The BT Pension Scheme (BTPS), one of the UK’s largest private sector pension schemes with 260,000 members and £36bn (€43bn) of assets, completed two longevity reinsurance transactions.

The new longevity arrangements cover BTPS pensioner liabilities of £5bn with Swiss Re and increase existing cover with Reinsurance Group of America (RGA) by £5bn, following the transaction completed using a similar arrangement in 2023.

The reinsurance efficiently leverages the pension fund’s existing infrastructure which has been facilitated via BTPS’s existing ‘captive’ insurer.

BTPS has also previously entered into a £16bn longevity risk deal with Prudential Insurance Company of America in 2016.

The two new transactions further protect BTPS from the cost of unexpected increases in the life expectancy of its members and will have no impact on BT’s cash contributions to the pension fund.

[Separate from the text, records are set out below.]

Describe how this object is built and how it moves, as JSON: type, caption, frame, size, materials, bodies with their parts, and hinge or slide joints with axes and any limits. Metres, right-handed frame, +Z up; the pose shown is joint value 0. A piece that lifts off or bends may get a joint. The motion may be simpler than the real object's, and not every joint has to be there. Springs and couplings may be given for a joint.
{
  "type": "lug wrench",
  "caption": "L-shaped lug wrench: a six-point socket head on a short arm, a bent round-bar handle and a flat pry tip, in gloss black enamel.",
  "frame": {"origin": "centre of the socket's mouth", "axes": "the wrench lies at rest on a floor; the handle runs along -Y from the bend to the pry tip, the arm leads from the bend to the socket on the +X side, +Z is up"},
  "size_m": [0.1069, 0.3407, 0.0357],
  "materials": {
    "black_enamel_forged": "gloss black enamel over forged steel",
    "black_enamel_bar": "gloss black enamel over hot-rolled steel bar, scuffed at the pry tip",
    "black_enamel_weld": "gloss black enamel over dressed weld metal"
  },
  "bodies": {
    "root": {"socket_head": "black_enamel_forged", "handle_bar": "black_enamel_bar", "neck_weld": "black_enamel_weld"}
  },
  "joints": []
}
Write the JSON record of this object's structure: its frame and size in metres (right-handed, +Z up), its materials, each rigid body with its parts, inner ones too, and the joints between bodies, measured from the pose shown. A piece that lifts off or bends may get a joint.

The transactions were led by Brightwell, BTPS’s primary services provider, and supported by WTW and A&O Shearman, with Swiss Re being advised by Willkie Farr & Gallagher.

Jill Mackenzie, chair of trustees at BTPS, said: “These transactions help to advance the development of the scheme’s long-term investment strategy, providing increased certainty for the scheme, our sponsor, and members.”

Wyn Francis, chief investment officer at Brightwell, added that the transactions demonstrate the value in a fully integrated fiduciary manager.

Francis said the transactions will be onboarded to Brightwell’s automated, efficient and low-cost operating platform, where Brightwell will use its experience and capability to achieve “market-leading outcomes for a scheme in run-on”.